Bo Leszek Gierczyk był jedynym kandydatem. Każdy, kto wchodził oddać głos na “tak” lub “nie”, stawiał krzyżyk jednorazowym długopisem. Wcześniej zakładał rękawiczki i miał mierzoną temperaturę. Wyborcy głosowali pojedynczo, cała komisja miała maseczki.
- Niektórzy sobie odpuścili. Nie przyszli na wybory - wzdycha Kucharska.
Poza tym sześciu członków komisji zrezygnowało z pracy. Czwórka z nich z obawy o swoje zdrowie, dwójka, bo ktoś z ich bliskiego otoczenia wrócił z zagranicy. Frekwencja? Uprawnionych do głosowania było 5,5 tys. mieszkańców. Zagłosowało 515.
- Moim zdaniem byłoby uzasadnione przesunięcie tych wyborów - uważa nowy wójt gminy. - Frekwencja była niska. I tak nie spodziewaliśmy się wysokiej, bo byłem jedynym kandydatem. Taki wybór nie budzi dużych emocji. Ale gdyby nie wirus, pewnie frekwencja byłaby większa, a dla mnie to też byłaby lepsza sytuacja.
Podczas głosowania władze gminy trzymały rękę na pulsie.
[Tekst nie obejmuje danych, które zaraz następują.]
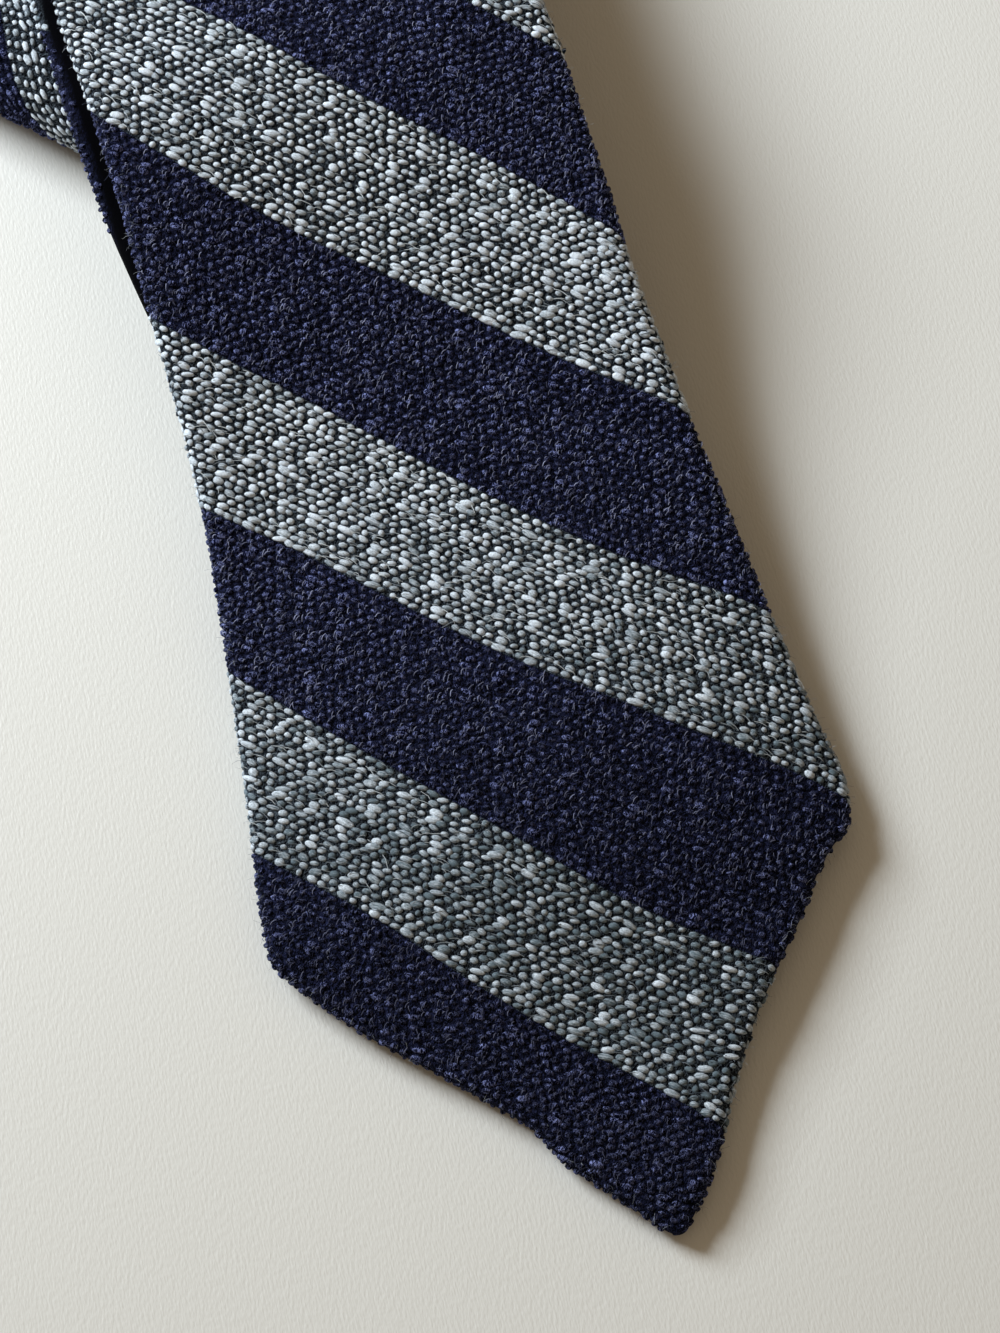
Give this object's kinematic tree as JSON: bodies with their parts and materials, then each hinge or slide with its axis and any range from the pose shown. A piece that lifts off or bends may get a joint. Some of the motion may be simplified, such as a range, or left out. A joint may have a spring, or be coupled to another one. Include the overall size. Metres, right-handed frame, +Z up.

Obserwowały, czy w ich powiecie są potwierdzone przypadki zarażeń, czy może są w sąsiednich powiatach. Jednak takie informacje do nich nie dotarły.
- Staraliśmy się wprowadzić takie środki bezpieczeństwa, żeby wizyta w lokalu była bezpieczniejsza, niż wizyta w sklepie - mówi wójt.
PKW zaskoczone frekwencją
Jeśli mieszkańcy chcieli spełnić swój obywatelski obowiązek, nie mogli zostać w domach, o co apelują władze. Za to Państwowa Komisja Wyborcza nie miała możliwości, aby wybory w gminach przesunąć.
- Jedynie decyzja prezydenta o wprowadzeniu stanu wyjątkowego jest warunkiem, który pozwala na przesunięcie terminu wyborów. Niezależnie czy prezydenckich, czy do rady gminy - mówi nam rzecznik PKW Tomasz Grzelewski.
Czytaj też: Koronawirus w Polsce. 20 tys. osadzonych może uniknąć zakładu karnego. Dozór zamiast więzienia
I zauważa, że frekwencja wcale nie była tak niska. Wybory uzupełniające zazwyczaj są tymi, które cieszą się najmniejszą popularnością. Pomimo epidemii koronawirusa, znacznych spadków frekwencji nie było.
- Sam byłem tym zaskoczony - przyznaje Grzelewski. - Jestem w trakcie ustalania ostatecznych danych, ale frekwencja wynosiła od 9 do 43 proc.
Wybory odbyły się w niedzielę w gminach Pątnów, Strzelce Wielkie i Wierzchlas (woj. łódzkie), Smyków (woj. świętokrzyskie), Jarosław (woj. podkarpackie) i w jednym mieście, czyli w Białej Piskiej (woj. warmińsko-mazurskie).